Where Economic Incentive Value Gets Lost
Common defaults which occur during the economic incentive compliance process include:
- Headcount, wage, or capital investment shortfalls relative to agreement thresholds
- Unclear, missing, or inconsistent definition of key terms, e.g., definition of full-time job, wages, and taxable value versus cost of investment
- Timing shifts in construction, capital investment, or equipment delivery milestones
- Incomplete or inconsistent source documentation
- Missed reporting deadlines, certification requirements, or cure notices
Many agreements are performance-based, so benefits are calculated proportionally based on project performance, which is fair from a public accountability standpoint but puts a premium on accurate forecasting and disciplined reporting.
Economic Incentives Are not Administered in a Vacuum
A persistent misconception is that economic incentives only involve the finance or tax department. Economic incentive agreements are multiyear contractual commitments that include multiple business units and outlast the excitement of a project announcement.
In practice, strong economic incentive realization requires alignment across the following stakeholders:
- Human resources
- Assist in gathering headcount, wage, and residency requirements
- Finance, tax, and accounting
- Capture fixed asset listings, invoices, proof of payment, and audit documentation
- Estimate projected state direct and indirect tax liabilities
- Aid in return preparation, credit schedules, utilization, and refund claims
- Operations/facilities
- Proactively communicate project progress, including scope, timing, and project change management
When these business functions operate in silos, compliance risk rises. When they are coordinated under a clear owner and calendar, realized economic incentive value improves.
Why Economic Incentive Compliance Strategy Belongs with Negotiations
Many companies build economic incentive compliance processes after the award is announced, often right before the first reporting deadline. The strongest strategies incorporate economic incentive compliance at the front end:
- Testing whether job and wage commitments align with realistic hiring and ramp plans
- Confirming how performance is measured, the measurement window, and the reporting cadence
- Clarifying documentation requirements before costs are incurred, so eligible costs can be captured easily and concurrently when expenditures are made
- Modeling downside scenarios and proportional benefit outcomes
- Setting ownership, internal review checkpoints, and an escalation path when performance changes
This proactive approach, including the stakeholders above, not only strengthens the negotiation but also helps companies commit to competitive, achievable targets, reducing the likelihood of unexpected economic incentive leakage later. While the importance of a well-coordinated compliance process is perhaps obvious on the back end of an announcement, fully understanding from the outset the commitments made and actions required to realize future benefits may result in a lower overall award but inevitably will improve realization and reduce the risk of clawbacks.
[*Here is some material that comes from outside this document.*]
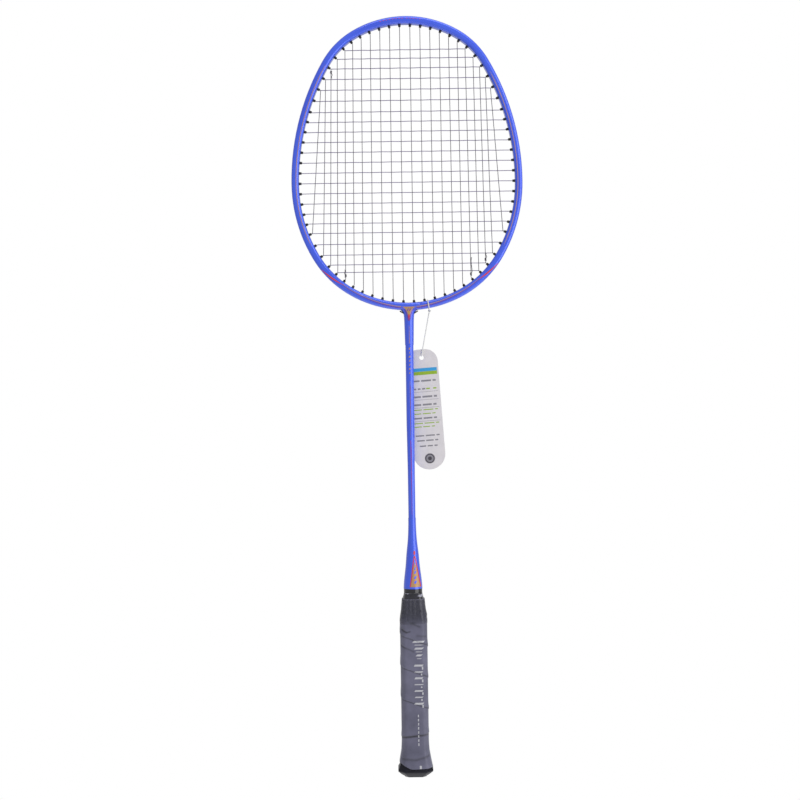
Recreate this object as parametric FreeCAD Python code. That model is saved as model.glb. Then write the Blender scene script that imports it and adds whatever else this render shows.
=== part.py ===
"""Badminton racket: a hollow strung head, a throat joint, a thin shaft, an octagonal handle and a hang tag.

Frame: millimetres. The origin is the centre of the butt's end face, +Z runs along the shaft to the tip of
the head, +X is to the right and -Y faces the viewer, so the strings lie in the plane y = 0.
Each sub-part is written to its own STEP file.
"""
import FreeCAD, Part
import math
import os

Vector = FreeCAD.Vector
X_AXIS = Vector(1, 0, 0)
Y_AXIS = Vector(0, 1, 0)
Z_AXIS = Vector(0, 0, 1)

# ---- overall sizes ----
racket_length = 675.0
head_width = 205.4

# ---- head outline, from the tip down one side: (turn in degrees, radius as a share of the head's width) ----
head_arcs = ((30, 0.4577), (30, 0.3549), (30, 1.0541), (30, 0.6476), (30, 0.4421))

# ---- head frame section: u runs inwards from the outer edge, y is the depth ----
frame_width = 6.6
frame_depth = 10.0
frame_corner = 2.5
frame_wall = 1.0
groove_width = 4.0
groove_depth = 2.0
groove_corner = 0.4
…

Clawbacks Are More Enforceable
Clawback provisions are not new, but the way they are enforced has changed. Most agreements now include specific triggers, defined measurement standards, and formal cure periods. The intent is to shift to a performance-based model and provide transparency, but the result is less flexibility when performance fluctuates.
Clawback provisions are typically tied to:
- Failure to maintain minimum employment levels
- Average wages falling below committed thresholds
- Delays or reductions in project timeline or capital investment
The good news is that many issues are correctable when identified early. The risk of a clawback rises when performance is tracked informally or discovered after a commitment or reporting deadline has passed.
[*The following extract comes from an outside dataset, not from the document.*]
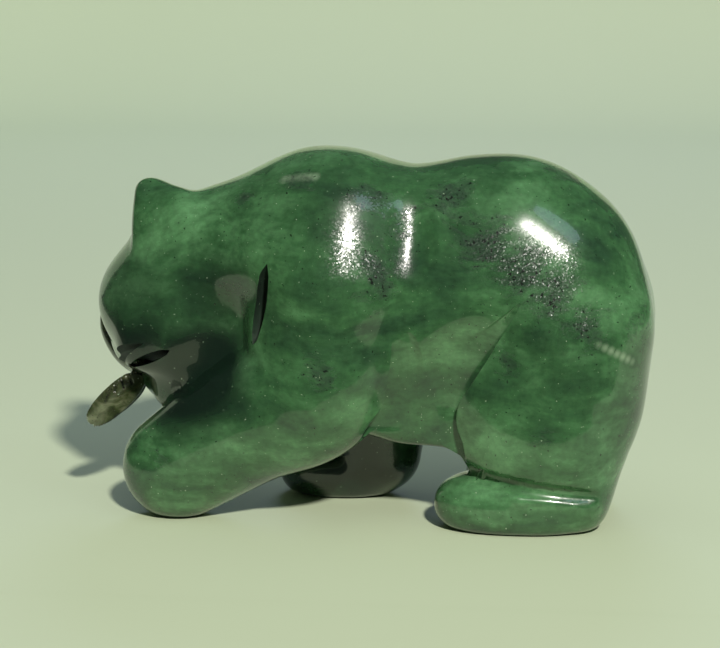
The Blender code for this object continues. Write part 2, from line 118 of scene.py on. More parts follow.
def ball(centre, radii, power=2.0, axes=None):
    return {"kind": "ball", "middle": np.array(centre, float), "reach": max(radii) * 1.2,
            "radii": np.array(radii, float), "power": power,
            "axes": np.array(axes if axes else Matrix.Identity(3), float)}


def smoothLine(stations, spacing=1.2):  # Catmull-Rom through (x, y, z, radius)
    stations = np.array(stations, float)
    known = np.vstack((2 * stations[0] - stations[1], stations, 2 * stations[-1] - stations[-2]))
    line = []
    for index in range(len(stations) - 1):
        before, start, end, after = known[index:index + 4]
        steps = max(3, round(np.linalg.norm(end[:3] - start[:3]) / spacing))
        for t in np.arange(steps) / steps:
            bend = 2 * before - 5 * start + 4 * end - after
            twist = 3 * start - before - 3 * end + after
            line.append(0.5 * (2 * start + (end - before) * t + bend * t ** 2 + twist * t ** 3))
    return np.array(line + [stations[-1]])


def limb(stations, flat=1.0, axes=None, spacing=1.2):
    line = smoothLine(stations, spacing)
    middle = line[:, :3].mean(axis=0)
    reach = np.max(np.linalg.norm(line[:, :3] - middle, axis=1) + line[:, 3])
    return {"kind": "limb", "middle": middle, "reach": reach, "stations": line, "flat": flat,
            "axes": np.array(axes if axes else Matrix.Identity(3), float)}


def ballDistance(points, mass):
    local = (points - mass["middle"]) @ mass["axes"].T
    power = mass["power"]
    ratio = np.abs(local / mass["radii"]) + 1e-9
    reach = np.sum(ratio ** power, axis=1) ** (1 / power)
    slope = np.linalg.norm(ratio ** (power - 1) / mass["radii"], axis=1) * reach ** (1 - power)
    return (reach - 1) / slope


def limbDistance(points, mass):  # least distance to a ball on the line, read off a parabola
    shrink = np.array([1.0, 1.0 / mass["flat"], 1.0])
    local = (points @ mass["axes"].T) * shrink
    stations = mass["stations"]
    places = (stations[:, :3] @ mass["axes"].T) * shrink
    reach = np.empty((len(stations), len(points)))
    for index, place in enumerate(places):
        away = local - place
        reach[index] = np.sqrt(np.einsum("ij,ij->i", away, away)) - stations[index, 3]
    everyone = np.arange(len(points))
    best = np.clip(np.argmin(reach, axis=0), 1, len(stations) - 2)
    before, here, after = (reach[best + step, everyone] for step in (-1, 0, 1))
    bend = np.maximum(before - 2 * here + after, 1e-9)
    shift = np.clip((before - after) / (2 * bend), -1, 1)
    distance = here + 0.5 * shift * (after - before) + 0.5 * shift * shift * bend
    nearest = places[best] + shift[:, None] * (places[best + 1] - places[best - 1]) / 2
    away = local - nearest
    steepness = np.linalg.norm(away * shrink, axis=1) / (np.linalg.norm(away, axis=1) + 1e-9)
    return distance / steepness


def groundDistance(points, mass):
    return points[:, 2] - mass["height"]


distances = {"ball": ballDistance, "limb": limbDistance, "ground": groundDistance}


nearEnough = 12.0  # mm, farther than this from a mass its exact distance doesn't matter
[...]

What This Means for Companies Moving Forward
As programs evolve, several best practices consistently separate companies that realize value from those that leave it on the table:
- Model economic incentives conservatively and focus on net realized value, not flashy headline awards
- Assign ownership early and build a compliance calendar tied to each incentive’s measurement periods and deadlines
- Align internal and statutory or contractual definitions for jobs, wages, residency, and eligible costs before reporting begins
- Document performance in real time and centralize records so audit support is easy to produce
- Revisit legacy agreements, many of which were negotiated under older policy environments but are now administered under more rigorous standards
- Treat compliance as value protection and risk management, not paperwork
At Site Selection Group, we view compliance as part of the overall economic incentive strategy, not a separate administrative burden. Utilizing IncenTrak®, our proprietary economic incentive management software, we help clients translate project commitments into a well-organized, practical operating plan, build audit-ready documentation, and manage reporting so economic incentive value is protected and realized over the term of the economic incentives.
Conclusion
In today’s environment, economic incentive success should be defined by the negotiated value of realizable economic incentives rather than elusive announced awards. Companies that consistently realize the value of awarded economic incentives are the ones that treat the compliance strategy as an integral part of the overall incentive strategy. The era ahead is defined by greater transparency and accountability; thus, companies that pair strong negotiations with a compliance strategy will be best positioned to realize the economic incentives secured.